Whether he’s at his day job as a city employee, or pursuing his passion for coaching, Joe Henry treats every day like a learning experience.

Professionally, Henry works as the City of Reno Senior Code Enforcement Officer, investigating, documenting and resolving non-criminal code violations. With a constantly evolving technological dynamic, and a job that brings daily challenges and involvement in the field, Henry is required to stay on his toes — and he loves it.

“I love my job. It’s different every day. It’s a challenge every day. It’s exciting. It’s not the 9-to-5 grind,” he said. “It forces you to learn.”

On a recreational level, Henry keeps himself engaged in the community by coaching girls soccer at the high school and club levels. It’s the daily excitement of conquering obstacles and working with dedicated athletes that keeps his passion for the sport alive.

“I love coaching soccer. It gives you a chance to teach and give back. Plus, you meet great kids and coaches,” Henry said. “One of the things I love about it is that you’re learning every day.”

An area native, the 50-year-old Sparks resident originally hails from Stead, where he spent the first 17 years of his life before enlisting in the Marines. In fact, the first time Henry can clearly remember playing soccer was in Okinawa, Japan, where he was stationed temporarily during his three-year venture as an infantry radio operator. In 1983, Henry returned from the Marines to the Reno area, settled down and started a family.
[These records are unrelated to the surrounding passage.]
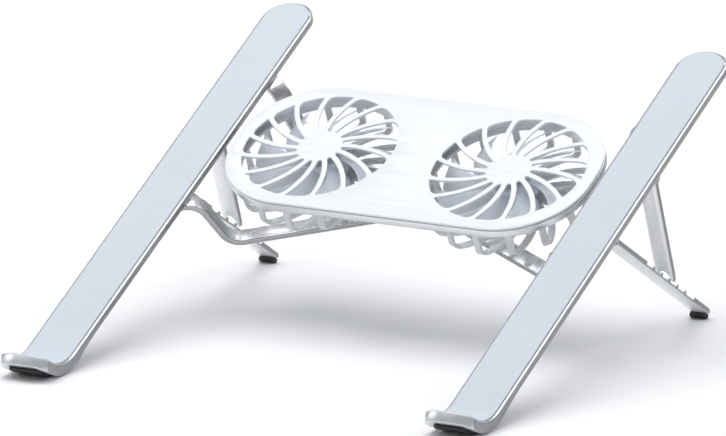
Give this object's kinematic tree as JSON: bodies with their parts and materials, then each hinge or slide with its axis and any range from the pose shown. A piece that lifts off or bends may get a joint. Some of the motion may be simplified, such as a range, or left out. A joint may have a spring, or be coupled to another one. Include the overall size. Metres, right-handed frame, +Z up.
{
  "type": "laptop cooling stand",
  "caption": "Foldable laptop cooling stand: two tilted padded arms with curled front lips and notched rear legs, joined by crossed link bars that carry a flat module of swirl-grilled fans.",
  "frame": {"origin": "centre of the bounding box at table level", "axes": "+Z up, +Y away from the user (the arms rise towards +Y), +X to the user's right"},
  "size_m": [0.247, 0.2738, 0.1248],
  "materials": {
    "silver_aluminium": "fine brushed, satin",
    "bright_steel": "polished",
    "pale_silicone": "matt, pale blue-grey",
    "black_rubber": "matt",
    "white_plastic": "satin white",
    "grey_plastic": "satin grey",
    "blade_plastic": "translucent-looking pale grey",
    "motor_black": "satin",
    "board_green": "solder mask"
  },
  "bodies": {
    "fan_module": {"top_cover": "white_plastic", "rim_tray": "silver_aluminium", "centre_post": "grey_plastic", "post_screw_1": "bright_steel", "post_screw_2": "bright_steel", "circuit_board": "board_green", "power_socket": "bright_steel", "centre_rivet": "bright_steel", "left_fan_cage": "grey_plastic", "left_fan_motor": "motor_black", "right_fan_cage": "grey_plastic", "right_fan_motor": "motor_black"},
    "left_rotor": {"left_fan_rotor": "blade_plastic", "left_fan_shaft": "bright_steel"},
    "right_rotor": {"right_fan_rotor": "blade_plastic", "right_fan_shaft": "bright_steel"},
    "lower_bar": {"link_lower": "silver_aluminium", "left_front_slider": "bright_steel", "right_rear_pivot": "bright_steel"},
    "upper_bar": {"link_upper": "silver_aluminium", "right_front_slider": "bright_steel", "left_rear_pivot": "bright_steel"},
    "left_arm": {"left_arm_rail": "silver_aluminium", "left_arm_pad": "pale_silicone", "left_front_foot": "black_rubber", "left_leg_pin": "bright_steel", "left_strut_pin": "bright_steel"},
    "left_leg_swing": {"left_leg": "silver_aluminium", "left_leg_foot": "black_rubber"},
    "left_strut_swing": {"left_strut": "silver_aluminium"},
    "right_arm": {"right_arm_rail": "silver_aluminium", "right_arm_pad": "pale_silicone", "right_front_foot": "black_rubber", "right_leg_pin": "bright_steel", "right_strut_pin": "bright_steel"},
    "right_leg_swing": {"right_leg": "silver_aluminium", "right_leg_foot": "black_rubber"},
    "right_strut_swing": {"right_strut": "silver_aluminium"}
  },
  "joints": [
    {"name": "width_scissor", "type": "hinge", "parent": "fan_module", "child": "lower_bar", "pos_m": [0, 0.04376, 0.08117], "axis": [0, -0.4305, 0.9026], "range_deg": [-15, 2.5]},
    {"name": "upper_bar_scissor", "type": "hinge", "parent": "fan_module", "child": "upper_bar", "pos_m": [0, 0.04376, 0.08117], "axis": [0, -0.4305, 0.9026], "range_deg": [-2.5, 15]},
    {"name": "right_arm_pivot", "type": "hinge", "parent": "lower_bar", "child": "right_arm", "pos_m": [0.1043, 0.08798, 0.10226], "axis": [0, -0.4305, 0.9026], "range_deg": [-2.5, 15]},
    {"name": "left_arm_pivot", "type": "hinge", "parent": "upper_bar", "child": "left_arm", "pos_m": [-0.1043, 0.08798, 0.10226], "axis": [0, -0.4305, 0.9026], "range_deg": [-15, 2.5]},
    {"name": "left_leg_hinge", "type": "hinge", "parent": "left_arm", "child": "left_leg_swing", "pos_m": [-0.1155, 0.01457, 0.06082], "axis": [1, 0, 0], "range_deg": [-124.8, 0]},
    {"name": "left_strut_hinge", "type": "hinge", "parent": "left_arm", "child": "left_strut_swing", "pos_m": [-0.1155, 0.05735, 0.08123], "axis": [1, 0, 0], "range_deg": [0, 93.5]},
    {"name": "right_leg_hinge", "type": "hinge", "parent": "right_arm", "child": "right_leg_swing", "pos_m": [0.1155, 0.01457, 0.06082], "axis": [1, 0, 0], "range_deg": [-124.8, 0]},
    {"name": "right_strut_hinge", "type": "hinge", "parent": "right_arm", "child": "right_strut_swing", "pos_m": [0.1155, 0.05735, 0.08123], "axis": [1, 0, 0], "range_deg": [0, 93.5]},
    {"name": "left_fan_spin", "type": "hinge", "parent": "fan_module", "child": "left_rotor", "pos_m": [-0.05, 0.04806, 0.07214], "axis": [0, -0.4305, 0.9026], "continuous": true},
    {"name": "right_fan_spin", "type": "hinge", "parent": "fan_module", "child": "right_rotor", "pos_m": [0.05, 0.04806, 0.07214], "axis": [0, -0.4305, 0.9026], "continuous": true}
  ],
  "couplings": [
    {"joint": "upper_bar_scissor", "follows": "width_scissor", "ratio": -1},
    {"joint": "right_arm_pivot", "follows": "width_scissor", "ratio": -1},
    {"joint": "left_arm_pivot", "follows": "width_scissor", "ratio": 1}
  ]
}
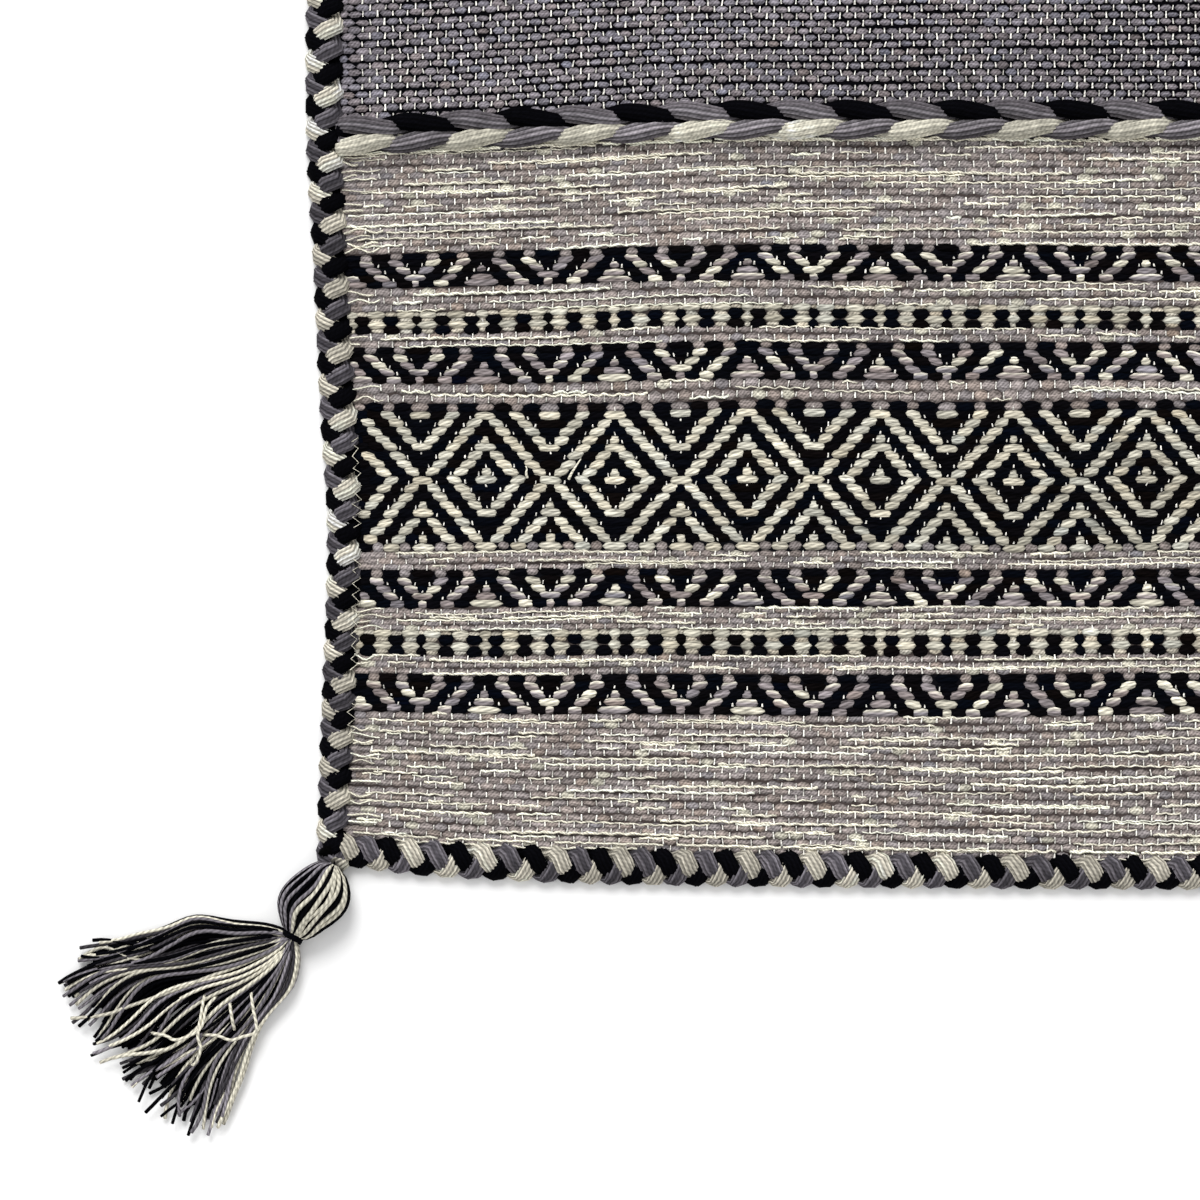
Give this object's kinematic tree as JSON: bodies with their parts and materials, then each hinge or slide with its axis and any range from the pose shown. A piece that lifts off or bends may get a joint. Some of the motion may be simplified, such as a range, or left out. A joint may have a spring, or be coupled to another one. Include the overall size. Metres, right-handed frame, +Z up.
{
  "type": "flat-woven rug",
  "caption": "Small flat-woven cotton rug with patterned ends, a plain field, a plaited edge all round and a tied tassel at each corner.",
  "frame": {"origin": "middle of the cloth's flat underside, on the floor", "axes": "+X across the rug along its wefts, +Y along its warps to the far end, +Z up out of its face"},
  "size_m": [0.7804, 1.0863, 0.0145],
  "materials": {
    "cloth": "flat-woven cotton, matt",
    "plait": "plaited cotton yarn, matt",
    "twined_braid": "twined cotton yarn, matt",
    "tassel": "twisted cotton yarn, matt",
    "tassel_tie": "black cotton thread, matt"
  },
  "bodies": {
    "root": {"cloth": "cloth", "plait_left": "plait", "plait_right": "plait", "plait_near": "plait", "plait_far": "plait", "braid_near": "twined_braid", "braid_far": "twined_braid", "tassel_near_left": "tassel", "tassel_near_right": "tassel", "tassel_far_right": "tassel", "tassel_far_left": "tassel", "tie_near_left": "tassel_tie", "tie_near_right": "tassel_tie", "tie_far_right": "tassel_tie", "tie_far_left": "tassel_tie"}
  },
  "joints": []
}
It was roughly 10 years later, after relocating to Sparks and trading in a career in concrete for a job with the City of Reno, that his then 5-year-old daughter truly introduced Henry to his current passion: the game of soccer.

Henry followed his eldest daughter, Maggie, through the echelons of the soccer world, learning the game and coaching her team from its starting point in the Sparks AYSO league up through the club and high school levels. Twenty years, and four soccer playing children later, Henry has adopted the sport as his own.
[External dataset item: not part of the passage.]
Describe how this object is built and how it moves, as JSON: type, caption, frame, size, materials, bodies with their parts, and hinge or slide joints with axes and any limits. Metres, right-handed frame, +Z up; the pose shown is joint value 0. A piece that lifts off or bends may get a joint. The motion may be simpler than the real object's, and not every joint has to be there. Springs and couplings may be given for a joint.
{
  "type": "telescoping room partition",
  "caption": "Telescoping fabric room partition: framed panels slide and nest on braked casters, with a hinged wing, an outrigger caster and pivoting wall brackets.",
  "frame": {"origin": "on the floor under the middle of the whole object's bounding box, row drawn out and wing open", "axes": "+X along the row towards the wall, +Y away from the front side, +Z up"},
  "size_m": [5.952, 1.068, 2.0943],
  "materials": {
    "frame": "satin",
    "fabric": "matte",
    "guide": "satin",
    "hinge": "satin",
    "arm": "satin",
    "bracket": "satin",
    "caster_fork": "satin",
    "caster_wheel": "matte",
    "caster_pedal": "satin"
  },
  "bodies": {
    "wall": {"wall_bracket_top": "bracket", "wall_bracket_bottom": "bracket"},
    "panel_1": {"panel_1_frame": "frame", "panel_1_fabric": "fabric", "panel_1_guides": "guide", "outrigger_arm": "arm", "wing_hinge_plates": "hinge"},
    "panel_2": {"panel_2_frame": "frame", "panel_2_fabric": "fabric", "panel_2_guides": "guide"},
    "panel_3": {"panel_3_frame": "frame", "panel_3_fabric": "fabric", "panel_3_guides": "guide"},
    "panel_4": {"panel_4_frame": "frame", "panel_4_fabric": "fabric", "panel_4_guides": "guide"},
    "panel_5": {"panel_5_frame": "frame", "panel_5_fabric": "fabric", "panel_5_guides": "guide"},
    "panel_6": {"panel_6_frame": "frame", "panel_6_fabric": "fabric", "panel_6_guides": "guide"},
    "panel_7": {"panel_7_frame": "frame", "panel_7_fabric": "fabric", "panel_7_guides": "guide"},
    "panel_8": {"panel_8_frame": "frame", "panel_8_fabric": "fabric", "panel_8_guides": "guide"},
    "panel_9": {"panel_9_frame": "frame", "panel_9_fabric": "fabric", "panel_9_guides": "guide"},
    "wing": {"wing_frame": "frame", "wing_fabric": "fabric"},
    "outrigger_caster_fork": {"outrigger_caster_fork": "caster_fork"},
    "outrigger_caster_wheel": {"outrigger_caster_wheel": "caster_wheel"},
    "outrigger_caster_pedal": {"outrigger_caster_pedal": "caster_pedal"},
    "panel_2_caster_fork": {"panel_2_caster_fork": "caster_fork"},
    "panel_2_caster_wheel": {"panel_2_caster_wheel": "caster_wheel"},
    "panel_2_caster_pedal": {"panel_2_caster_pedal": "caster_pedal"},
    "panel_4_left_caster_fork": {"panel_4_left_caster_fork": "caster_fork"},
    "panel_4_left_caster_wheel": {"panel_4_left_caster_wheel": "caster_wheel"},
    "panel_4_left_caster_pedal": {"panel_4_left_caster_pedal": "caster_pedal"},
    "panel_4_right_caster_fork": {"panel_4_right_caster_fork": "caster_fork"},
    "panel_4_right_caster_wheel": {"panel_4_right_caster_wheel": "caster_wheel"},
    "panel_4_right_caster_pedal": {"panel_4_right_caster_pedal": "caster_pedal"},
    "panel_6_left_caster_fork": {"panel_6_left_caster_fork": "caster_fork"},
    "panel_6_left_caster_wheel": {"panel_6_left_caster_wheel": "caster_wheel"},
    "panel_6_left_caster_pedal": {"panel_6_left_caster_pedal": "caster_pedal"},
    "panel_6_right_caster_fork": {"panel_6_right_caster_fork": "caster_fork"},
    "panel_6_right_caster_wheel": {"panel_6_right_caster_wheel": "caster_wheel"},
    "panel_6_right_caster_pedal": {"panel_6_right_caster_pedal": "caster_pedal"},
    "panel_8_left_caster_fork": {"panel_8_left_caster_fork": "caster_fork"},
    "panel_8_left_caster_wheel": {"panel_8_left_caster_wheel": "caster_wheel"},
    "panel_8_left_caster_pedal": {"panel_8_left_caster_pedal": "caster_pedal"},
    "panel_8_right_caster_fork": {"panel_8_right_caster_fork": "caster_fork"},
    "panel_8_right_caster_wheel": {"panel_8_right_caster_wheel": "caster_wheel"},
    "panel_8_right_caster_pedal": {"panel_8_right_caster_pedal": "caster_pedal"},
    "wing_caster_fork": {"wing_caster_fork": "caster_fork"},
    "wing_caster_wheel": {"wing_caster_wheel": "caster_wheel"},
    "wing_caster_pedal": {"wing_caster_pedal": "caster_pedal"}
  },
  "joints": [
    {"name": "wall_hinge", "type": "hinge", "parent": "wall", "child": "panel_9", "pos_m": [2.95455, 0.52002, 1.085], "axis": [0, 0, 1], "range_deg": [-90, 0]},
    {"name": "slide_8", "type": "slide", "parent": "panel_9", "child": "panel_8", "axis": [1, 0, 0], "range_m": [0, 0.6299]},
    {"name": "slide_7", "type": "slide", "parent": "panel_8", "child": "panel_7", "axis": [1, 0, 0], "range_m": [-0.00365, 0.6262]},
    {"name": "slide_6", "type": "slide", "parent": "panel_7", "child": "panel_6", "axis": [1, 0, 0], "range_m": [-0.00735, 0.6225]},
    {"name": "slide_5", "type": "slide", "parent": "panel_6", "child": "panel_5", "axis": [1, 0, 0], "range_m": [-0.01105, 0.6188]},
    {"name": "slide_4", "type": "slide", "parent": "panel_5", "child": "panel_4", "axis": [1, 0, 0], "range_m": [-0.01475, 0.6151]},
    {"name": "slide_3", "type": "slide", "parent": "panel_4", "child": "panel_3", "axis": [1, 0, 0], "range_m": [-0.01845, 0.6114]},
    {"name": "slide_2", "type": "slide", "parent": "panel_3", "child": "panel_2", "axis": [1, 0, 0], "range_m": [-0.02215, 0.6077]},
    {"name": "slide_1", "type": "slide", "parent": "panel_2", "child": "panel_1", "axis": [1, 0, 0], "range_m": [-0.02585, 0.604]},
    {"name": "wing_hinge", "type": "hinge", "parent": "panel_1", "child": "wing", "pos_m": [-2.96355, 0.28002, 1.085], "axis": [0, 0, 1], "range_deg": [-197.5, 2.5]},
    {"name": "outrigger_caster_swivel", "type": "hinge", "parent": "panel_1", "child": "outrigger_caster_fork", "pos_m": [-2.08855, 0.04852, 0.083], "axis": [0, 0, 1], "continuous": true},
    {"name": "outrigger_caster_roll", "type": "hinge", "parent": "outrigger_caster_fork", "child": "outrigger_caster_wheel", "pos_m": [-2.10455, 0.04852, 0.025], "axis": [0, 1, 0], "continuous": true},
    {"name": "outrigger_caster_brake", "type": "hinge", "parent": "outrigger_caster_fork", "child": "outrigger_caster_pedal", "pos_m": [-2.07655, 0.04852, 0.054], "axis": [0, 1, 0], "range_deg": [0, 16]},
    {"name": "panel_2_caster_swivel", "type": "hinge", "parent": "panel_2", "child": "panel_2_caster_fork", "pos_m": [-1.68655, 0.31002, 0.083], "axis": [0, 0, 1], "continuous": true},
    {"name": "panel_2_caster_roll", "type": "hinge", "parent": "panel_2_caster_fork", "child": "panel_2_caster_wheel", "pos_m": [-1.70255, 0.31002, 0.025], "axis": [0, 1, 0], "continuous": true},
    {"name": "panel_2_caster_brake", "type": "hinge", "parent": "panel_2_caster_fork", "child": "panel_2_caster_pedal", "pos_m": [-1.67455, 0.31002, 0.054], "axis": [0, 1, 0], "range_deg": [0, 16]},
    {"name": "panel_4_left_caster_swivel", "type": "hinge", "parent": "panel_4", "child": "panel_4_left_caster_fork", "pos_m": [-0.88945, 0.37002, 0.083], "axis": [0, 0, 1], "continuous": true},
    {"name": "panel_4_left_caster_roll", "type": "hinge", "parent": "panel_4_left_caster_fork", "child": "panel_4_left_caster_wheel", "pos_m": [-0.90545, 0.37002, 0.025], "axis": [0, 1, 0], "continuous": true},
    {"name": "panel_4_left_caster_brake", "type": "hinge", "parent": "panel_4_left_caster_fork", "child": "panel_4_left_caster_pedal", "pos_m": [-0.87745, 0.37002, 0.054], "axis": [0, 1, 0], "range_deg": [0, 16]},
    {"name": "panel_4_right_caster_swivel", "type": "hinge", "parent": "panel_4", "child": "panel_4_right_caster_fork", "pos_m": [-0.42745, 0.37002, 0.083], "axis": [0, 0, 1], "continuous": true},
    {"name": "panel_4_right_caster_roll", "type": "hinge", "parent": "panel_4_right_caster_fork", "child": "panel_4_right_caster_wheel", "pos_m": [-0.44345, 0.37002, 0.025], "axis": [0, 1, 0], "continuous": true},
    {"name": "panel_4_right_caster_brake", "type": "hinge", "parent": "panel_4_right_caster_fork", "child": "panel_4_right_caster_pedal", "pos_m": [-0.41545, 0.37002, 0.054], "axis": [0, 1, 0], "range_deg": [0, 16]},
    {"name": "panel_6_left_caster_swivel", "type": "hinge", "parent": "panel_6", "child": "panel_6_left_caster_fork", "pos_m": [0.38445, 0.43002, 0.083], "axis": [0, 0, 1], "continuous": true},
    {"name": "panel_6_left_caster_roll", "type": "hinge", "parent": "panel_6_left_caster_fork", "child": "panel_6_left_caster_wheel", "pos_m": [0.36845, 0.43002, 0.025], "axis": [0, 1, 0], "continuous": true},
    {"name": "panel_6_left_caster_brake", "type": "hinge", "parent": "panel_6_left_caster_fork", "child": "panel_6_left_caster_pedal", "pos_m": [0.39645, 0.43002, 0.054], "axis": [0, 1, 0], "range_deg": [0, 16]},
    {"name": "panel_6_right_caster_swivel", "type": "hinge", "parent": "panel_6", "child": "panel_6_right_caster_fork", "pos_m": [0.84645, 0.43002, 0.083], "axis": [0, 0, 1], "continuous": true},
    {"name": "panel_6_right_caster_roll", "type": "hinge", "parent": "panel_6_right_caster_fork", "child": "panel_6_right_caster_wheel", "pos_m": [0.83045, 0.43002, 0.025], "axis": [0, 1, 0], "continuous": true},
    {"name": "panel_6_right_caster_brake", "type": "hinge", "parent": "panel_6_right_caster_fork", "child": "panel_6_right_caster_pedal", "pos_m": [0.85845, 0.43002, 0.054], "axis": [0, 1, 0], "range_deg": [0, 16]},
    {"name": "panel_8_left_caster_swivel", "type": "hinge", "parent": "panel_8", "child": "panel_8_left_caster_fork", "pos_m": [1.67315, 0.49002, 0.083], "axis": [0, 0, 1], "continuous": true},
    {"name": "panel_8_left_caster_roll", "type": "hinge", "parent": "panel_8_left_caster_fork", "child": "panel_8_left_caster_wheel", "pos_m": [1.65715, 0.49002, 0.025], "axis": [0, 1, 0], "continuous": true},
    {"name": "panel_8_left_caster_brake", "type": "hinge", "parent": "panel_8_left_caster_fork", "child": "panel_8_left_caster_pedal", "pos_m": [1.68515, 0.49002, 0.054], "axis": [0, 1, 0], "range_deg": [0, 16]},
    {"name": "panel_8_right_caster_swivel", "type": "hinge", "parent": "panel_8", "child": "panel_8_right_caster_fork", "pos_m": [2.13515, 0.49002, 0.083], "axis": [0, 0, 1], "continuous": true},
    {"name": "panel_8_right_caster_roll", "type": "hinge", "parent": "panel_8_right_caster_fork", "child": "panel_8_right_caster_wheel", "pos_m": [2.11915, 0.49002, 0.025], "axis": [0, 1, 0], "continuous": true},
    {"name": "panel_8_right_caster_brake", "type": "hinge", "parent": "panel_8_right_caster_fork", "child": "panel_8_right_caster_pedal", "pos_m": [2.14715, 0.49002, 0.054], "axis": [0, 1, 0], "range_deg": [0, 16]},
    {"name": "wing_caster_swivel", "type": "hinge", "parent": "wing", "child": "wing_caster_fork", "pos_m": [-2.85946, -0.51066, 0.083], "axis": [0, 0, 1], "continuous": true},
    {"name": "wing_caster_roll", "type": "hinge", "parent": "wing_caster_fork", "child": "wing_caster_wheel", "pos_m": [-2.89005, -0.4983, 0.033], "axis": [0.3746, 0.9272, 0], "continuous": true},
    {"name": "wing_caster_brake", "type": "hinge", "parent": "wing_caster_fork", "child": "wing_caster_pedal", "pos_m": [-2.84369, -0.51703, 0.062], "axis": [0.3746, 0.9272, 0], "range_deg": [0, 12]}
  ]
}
“My daughters will tell you that there’s soccer on my television set 24 hours a day. I record every game there is,” he said. “Once you start (coaching) there’s so much passion. It gives you a chance to teach and give back; and you meet great people … You do it for the love of the game.”

In the early 2000’s, Henry was recruited by Spanish Springs varsity soccer Coach Mike Faker to coach the newly opened high school’s JV team, where he stayed for three years, before coaching the Reno High school girls JV team for two years. Around 2006, Henry returned to SSHS where he continues to work closely with Faker as the assistant coach for Spanish Springs’ girls varsity team, as well as coaching in the Spanish Springs Soccer Club’s youth “Advantage Program.”
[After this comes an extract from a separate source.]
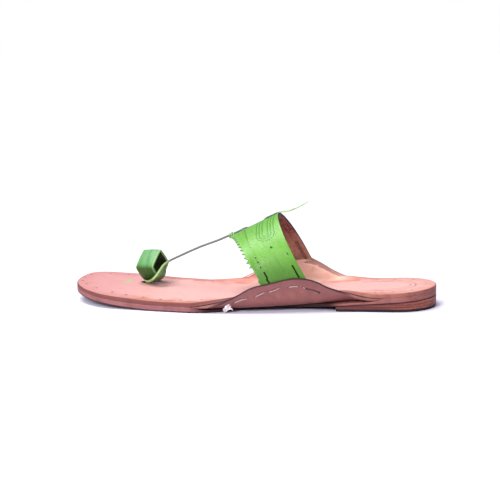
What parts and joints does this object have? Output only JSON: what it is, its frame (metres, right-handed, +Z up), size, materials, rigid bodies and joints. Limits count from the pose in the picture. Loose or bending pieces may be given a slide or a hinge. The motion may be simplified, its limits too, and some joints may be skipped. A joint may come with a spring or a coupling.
{
  "type": "kolhapuri sandal",
  "caption": "Flat leather left sandal with side ears at the waist, a pinked band over the instep, a toe ring, and a thin lace from the ring to the band.",
  "frame": {"origin": "on the floor under the middle of the sandal's length and width, the free lace end left out", "axes": "+X from toe to heel, +Y to the inner, big toe side, +Z up"},
  "size_m": [0.258, 0.0942, 0.0726],
  "materials": {
    "sole_leather": "cut edge",
    "heel_leather": "stacked cut edge",
    "heel_bottom": "dark and worn",
    "insole_leather": "natural, satin",
    "ear_leather": "natural, satin",
    "band_leather": "dyed lime green, satin",
    "ring_leather": "dyed green, glossy",
    "lace_leather": "dyed grey green"
  },
  "bodies": {
    "root": {"outsole": "sole_leather", "heel_lift": "heel_leather", "heel_top_piece": "heel_bottom", "insole": "insole_leather", "ear_lateral": "ear_leather", "ear_medial": "ear_leather", "instep_band": "band_leather", "toe_ring": "ring_leather", "toe_lace": "lace_leather", "lace_tail": "lace_leather"}
  },
  "joints": []
}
For Henry, the coaching gig that started out as a parental pastime has translated into a way to give back to the local soccer community that helped raise his own kids.

“(Sparks) has such a small-town atmosphere. The whole dynamic of Sparks is great for families,” he said. “We coach because we love to coach. We love to give back to the community. We meet great kids and help to build a soccer community.”

Faker, who first met Henry while acting as the trainer for one of Maggie’s teams, has worked with Henry within the Sparks soccer community for longer than he can remember. Unlike the many coaches who use their athletes to enhance their reputation and careers, Faker says, Henry has a genuine interest in helping every one of his athletes succeed, and it’s clear that his ambitions lie in bettering the Sparks soccer community instead of his own reputation.

“There are coaches out there … who are trying to make a career out of it and who use the kids as a stepping stone,” Faker said. “What makes Joe unique is that he’s not looking to move on. He is invested in northern Nevada Soccer and he wants to see it improve … His focus is the progression of the kids and that’s something that’s hard to put a price tag on.”

After working with Henry as an assistant coach, Faker considers him an invaluable second pair of eyes. Not only does he genuinely care about the enjoyment and success of the kids, Faker says, but he also lends the team the perspective of an experienced soccer-dad.

“You’re always looking for good people to help you coach at the high school level … Joe is one of those guys who is in it for the right reasons,” Faker said. “He cares about the kids. He has two daughters who are playing right now and one who’s already gone through it, and that’s good because he’s seen it through the parent’s perspective.”

After 20 or so years of coaching in the Sparks area, Henry has begun to see the fruits of his community building labor in the form of athletes that he has coached returning to the area, and expressing an interest in helping foster the programs that trained them. For him, seeing kids who have been through the local soccer programs turn around and return the effort is a priceless reward.

“(As coaches) that’s what we’re looking for, to get them involved in that community and giving back,” he said. “Seeing how it’s grown and changed has really been phenomenal. We’ve had the opportunity to work with some really great people.”

With two daughters playing in high school and club divisions, and with soccer-destined grandchildren rapidly approaching the age of cleats and shin guards, Henry doesn’t see himself leaving the sport anytime soon. In fact, after retirement, he envisions a time where he can focus his efforts on coaching, continuing to learn every day from the girls on the field long after his working days are over.

“Their energy brings it out of you,” Henry said about the girls he coaches. “When you find something that you can give back to the community with and that you have a passion for, then it’s easy. Then it’s not work.”